* [Direction]:
Beginning at the first line of the data, print each line exactly, stopping after the line that contains "ragged=0.06, holes=0.75, seed=8.0)".

Records with modeling code
----------

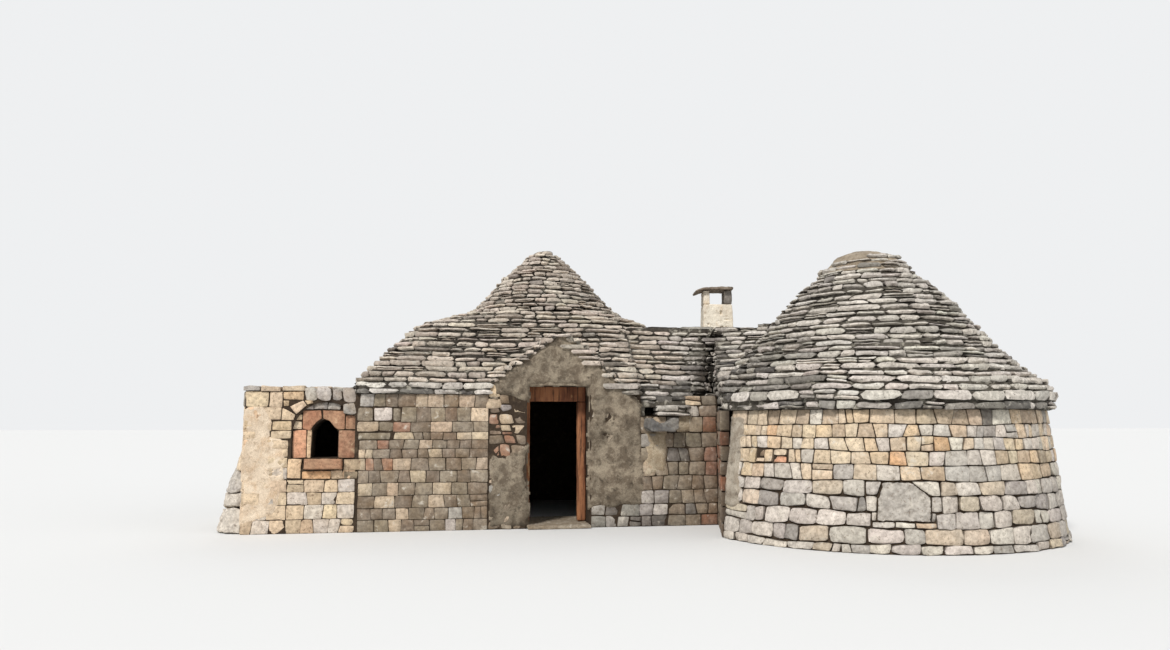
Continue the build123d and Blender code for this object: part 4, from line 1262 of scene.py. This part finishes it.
# the two lintel stones that are cut to the pointed mouth
LEFT = [(-3.745, 1.755), (-3.745, 1.49), (-3.635, 1.455), (-3.60, 1.53), (-3.53, 1.60),
        (-3.475, 1.635), (-3.485, 1.76)]
RIGHT = [(-3.47, 1.76), (-3.46, 1.635), (-3.37, 1.60), (-3.285, 1.50), (-3.235, 1.475),
         (-3.15, 1.48), (-3.145, 1.70), (-3.17, 1.745)]
worn("oven_lintel_stones", [prism(LEFT, 0.03, 0.3), prism(RIGHT, 0.03, 0.3)], OVEN_STONE,
     "oven_stone", voxel=0.01, wear=0.005, tints=[SIENNA, CLAY])
worn_nodes("oven_sill_stone", ["oven_sill"], OVEN_STONE, "wall_stone", voxel=0.011, wear=0.01,
           tints=[CLAY])
coat("oven_pier_coat", facade, (-4.56, -3.9, 0.1, 2.02),
     [[(-4.545, 0.12), (-4.10, 0.25), (-3.98, 0.7), (-3.96, 1.1), (-4.02, 1.33), (-4.2, 1.36),
       (-4.22, 1.7), (-4.30, 1.79), (-4.545, 1.79)]],
     PIER_PLASTER, step=0.02, thick=0.018, relief=0.005, ragged=0.06, holes=0.75, seed=8.0)

# slabs over the oven wing, the front row as wide as they show
restart(16)
pile = Pile(BLOCK)
cells = courses([-0.04, 0.36, 0.78, 1.2, 1.62, 2.06, 2.64], -4.58, -3.0, (0.24, 0.5), wave=0.015,
                lean=0.02, split=0)
cells = cells[cells.mean(1)[:, 1] > 0.36]
FRONT_ROW = [(-4.58, -4.335), (-4.33, -4.055), (-4.05, -3.705), (-3.70, -3.36), (-3.355, -3.0)]
cells = np.concatenate([cells, [block(a, b, -0.04 if b < -3.6 else 0.16, 0.36, 0.004)
                                for a, b in FRONT_ROW]])
lay_wall(pile, cells, plane((0, 0, 2.12), (1, 0), (0, 1, 0)),
         mixed(CREAM, ASH, PALE, TAN, shares=(2, 3, 2, 1)), proud=-0.014, depth=0.082, gap=0.012,
         rough=0.008, lift=0.012, shade=0.2)
pile.build("oven_cap_stones", WALL_STONE, "roof_slabs", ["oven_cap_slabs"])

# the buttress is a heap of rocks
def split_form(form, *cuts):
    """The part of a closed form behind every (place, direction) plane, closed again."""
    points, faces = form
    body = bmesh.new()
    corners = [body.verts.new(p) for p in points]
    for face in faces:
        body.faces.new([corners[i] for i in face])
    for place, direction in cuts:
        bmesh.ops.bisect_plane(body, geom=[*body.verts, *body.edges, *body.faces],
                               plane_co=place, plane_no=direction, clear_outer=True)
        bmesh.ops.holes_fill(body, edges=[e for e in body.edges if e.is_boundary])
    body.verts.index_update()
    made = ([tuple(v.co) for v in body.verts], [[v.index for v in f.verts] for f in body.faces])
    body.free()
    return made


# the beds between the rocks, as (place, upward direction), and the joints across them
BEDS = [((-4.7, 0.4, 0.0), (0, 0, 1)), ((-4.7, 0.4, 0.33), (0.15, 0.2, 1)),
        ((-4.65, 0.4, 0.62), (-0.25, -0.15, 1)), ((-4.6, 0.4, 0.93), (0.2, -0.2, 1)),
        ((-4.6, 0.4, 1.3), (0, 0, 1))]
ACROSS = [((-4.7, 0.62, 0.2), (0.2, 1, 0.2)), ((-4.7, 0.46, 0.5), (-0.3, 1, -0.2)),
          ((-4.7, 0.66, 0.8), (0.1, 1, 0.3)), None]
rocks = []
for lower, upper, joint in zip(BEDS, BEDS[1:], ACROSS):
    sides = [[joint], [(joint[0], np.negative(joint[1]))]] if joint else [[]]
    rocks += [split_form(form_of("oven_buttress"), (lower[0], np.negative(lower[1])), upper,
                         *side) for side in sides]
worn("rock_buttress", rocks, WALL_STONE, "wall_stone", voxel=0.018, wear=0.028, scale=3.6,
     rounds=10, replaced=["oven_buttress"], tints=[PALE, ASH, PALE, SAND, ASH, PALE, CREAM])

# single worn stones, the chimney and the timber of the door
worn_nodes("worn_gutter", ["gutter_stone"], WALL_STONE, "wall_stone", voxel=0.011, wear=0.012,
           tints=[(112, 110, 108)])
worn_nodes("worn_threshold", ["door_threshold"], WALL_STONE, "wall_stone", voxel=0.018,
           wear=0.008, tints=[TAUPE])
points, faces = form_of("annex_cap")
points[:, :2] -= 0.03 * (points[:, :2] - CENTRE) / 0.72
worn("worn_cap", [(points, faces)], CAP_MORTAR, "roof_slabs", voxel=0.024, wear=0.012,
     scale=3.0, replaced=["annex_cap"])
STACK = np.array((3.105, 1.7, 0))  # the middle of the chimney, and its turn
turn = math.radians(-11.5)
ALONG = np.array((math.cos(turn), math.sin(turn), 0))
BACK = np.array((-math.sin(turn), math.cos(turn), 0))


def on_stack(along, z):
    """A spot on the front of the chimney stack."""
    half = 0.26 - 0.035 * (z - 2.6) / 1.06
    return STACK + (0, 0, z) + ALONG * along - BACK * half


def pier(right):
    """The chimney pier that stands at the right, or at the left."""
    points, faces = form_of("chimney_piers")
    along = (points - STACK) @ ALONG
    return points, faces[(along[faces].mean(1) > 0) == right]


# painted shade: the right pier gets dark grey stone, the left one the chimney's pale plaster
worn("worn_right_pier", [pier(True)], WALL_STONE, "plastered_stone", voxel=0.013, wear=0.008,
     scale=6.0, tints=[(128, 122, 116)])
worn("worn_chimney", [form_of("chimney_stack"), pier(False)], CHIMNEY_PLASTER,
     "plastered_stone", voxel=0.013, wear=0.007, scale=4.0,
     replaced=["chimney_stack", "chimney_piers"],
     hollows=[(on_stack(0.055, 3.50), (0.02, 0.06, 0.04), 0.05),
              (on_stack(0.065, 3.23), (0.03, 0.06, 0.03), 0.05),
              (on_stack(0.15, 3.38), (0.05, 0.06, 0.012), 0.02),
              (on_stack(-0.17, 3.30), (0.022, 0.06, 0.02), 0.03)])
worn_nodes("worn_cover", ["chimney_cover"], WALL_STONE, "roof_slabs", voxel=0.011, wear=0.007,
           tints=[(140, 126, 112)])
worn_nodes("worn_posts", ["door_posts", "door_header"], DOOR_TIMBER, "timber", voxel=0.012,
           wear=0.005, scale=6.0)


# ----- the CAD's own nodes --------------------------------------------------------------

OWN = {"annex_cap": CAP_MORTAR, "door_posts": DOOR_TIMBER, "door_header": DOOR_TIMBER,
       "chimney_stack": CHIMNEY_PLASTER, "chimney_piers": CHIMNEY_PLASTER,
       "chimney_cover": ROOF_CORE, "gable_wall": FRONT_PLASTER_SHADED}
for name, node in nodes.items():
    node.data.materials.clear()
    node.data.materials.append(OWN.get(name, ROOF_CORE if is_roof(name) else WALL_CORE))


# ----- studio ---------------------------------------------------------------------------

FLOOR = 160  # half its width
floor_mesh = bpy.data.meshes.new("floor")
corners = [(x * FLOOR, y * FLOOR, 0) for x, y in ((-1, -1), (1, -1), (1, 1), (-1, 1))]
floor_mesh.from_pydata(corners, [], [(0, 1, 2, 3)])
pale = Shader("pale_floor")
pale.put(pale.surface, {"Base Color": (0.72, 0.72, 0.71, 1), "Roughness": 0.95})
floor_mesh.materials.append(pale.material)
placed("floor", floor_mesh)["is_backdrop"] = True

# a soft bluish sky lights the house, and the camera sees a plain grey one
world = bpy.data.worlds.new("studio")
bpy.context.scene.world = world
world.use_nodes = True
sky = world.node_tree
soft, back = sky.nodes["Background"], sky.nodes.new("ShaderNodeBackground")
rays, choose = (sky.nodes.new("ShaderNode" + kind) for kind in ("LightPath", "MixShader"))
soft.inputs["Color"].default_value = (0.93, 0.96, 1.0, 1)
soft.inputs["Strength"].default_value = 0.56
back.inputs["Color"].default_value = (0.86, 0.87, 0.88, 1)
for source, target in ((rays.outputs["Is Camera Ray"], choose.inputs[0]),
                       (soft.outputs[0], choose.inputs[1]), (back.outputs[0], choose.inputs[2]),
                       (choose.outputs[0], sky.nodes["World Output"].inputs["Surface"])):
    sky.links.new(source, target)


def sun(name, turn, height, strength, angle, colour=(1, 1, 1)):
    """A wide soft light from a compass turn (0 from the front, 90 from the right)."""
    data = bpy.data.lights.new(name, "SUN")
    data.energy, data.angle, data.color = strength, math.radians(angle), colour
    placed(name, data).rotation_euler = math.radians(90 - height), 0, math.radians(turn)


sun("key", -38, 44, 2.75, 9, (1.0, 0.98, 0.955))
sun("fill", 60, 25, 0.35, 40)
sun("rear", 170, 35, 0.5, 40)

# the photograph's camera, at eye height; its focal length and width in pixels, from the photo
FOCAL, WIDTH = 884, 1170
camera = placed("camera", bpy.data.cameras.new("camera"))
camera.location = (-1.95, -13.39, 1.6)
camera.rotation_euler = (math.radians(96.2), 0, math.radians(-10))
camera.data.sensor_width = 36
camera.data.lens = camera.data.sensor_width * FOCAL / WIDTH
camera.data.clip_end = 500
bpy.context.scene.camera = camera
bpy.context.scene.view_settings.view_transform = "Standard"

low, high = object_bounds()
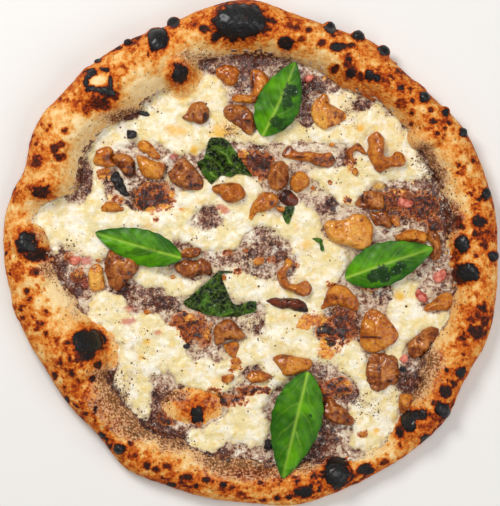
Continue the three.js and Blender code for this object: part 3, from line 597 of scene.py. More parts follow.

----------

* [Task answer]:
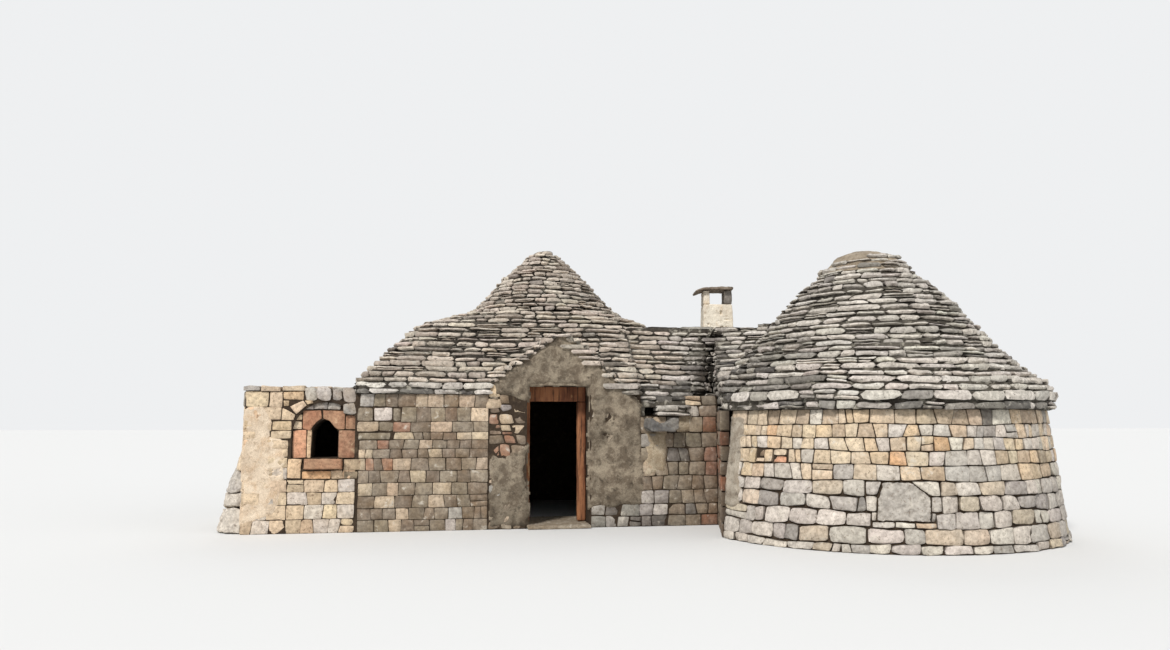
Continue the build123d and Blender code for this object: part 4, from line 1262 of scene.py. This part finishes it.
# the two lintel stones that are cut to the pointed mouth
LEFT = [(-3.745, 1.755), (-3.745, 1.49), (-3.635, 1.455), (-3.60, 1.53), (-3.53, 1.60),
        (-3.475, 1.635), (-3.485, 1.76)]
RIGHT = [(-3.47, 1.76), (-3.46, 1.635), (-3.37, 1.60), (-3.285, 1.50), (-3.235, 1.475),
         (-3.15, 1.48), (-3.145, 1.70), (-3.17, 1.745)]
worn("oven_lintel_stones", [prism(LEFT, 0.03, 0.3), prism(RIGHT, 0.03, 0.3)], OVEN_STONE,
     "oven_stone", voxel=0.01, wear=0.005, tints=[SIENNA, CLAY])
worn_nodes("oven_sill_stone", ["oven_sill"], OVEN_STONE, "wall_stone", voxel=0.011, wear=0.01,
           tints=[CLAY])
coat("oven_pier_coat", facade, (-4.56, -3.9, 0.1, 2.02),
     [[(-4.545, 0.12), (-4.10, 0.25), (-3.98, 0.7), (-3.96, 1.1), (-4.02, 1.33), (-4.2, 1.36),
       (-4.22, 1.7), (-4.30, 1.79), (-4.545, 1.79)]],
     PIER_PLASTER, step=0.02, thick=0.018, relief=0.005, ragged=0.06, holes=0.75, seed=8.0)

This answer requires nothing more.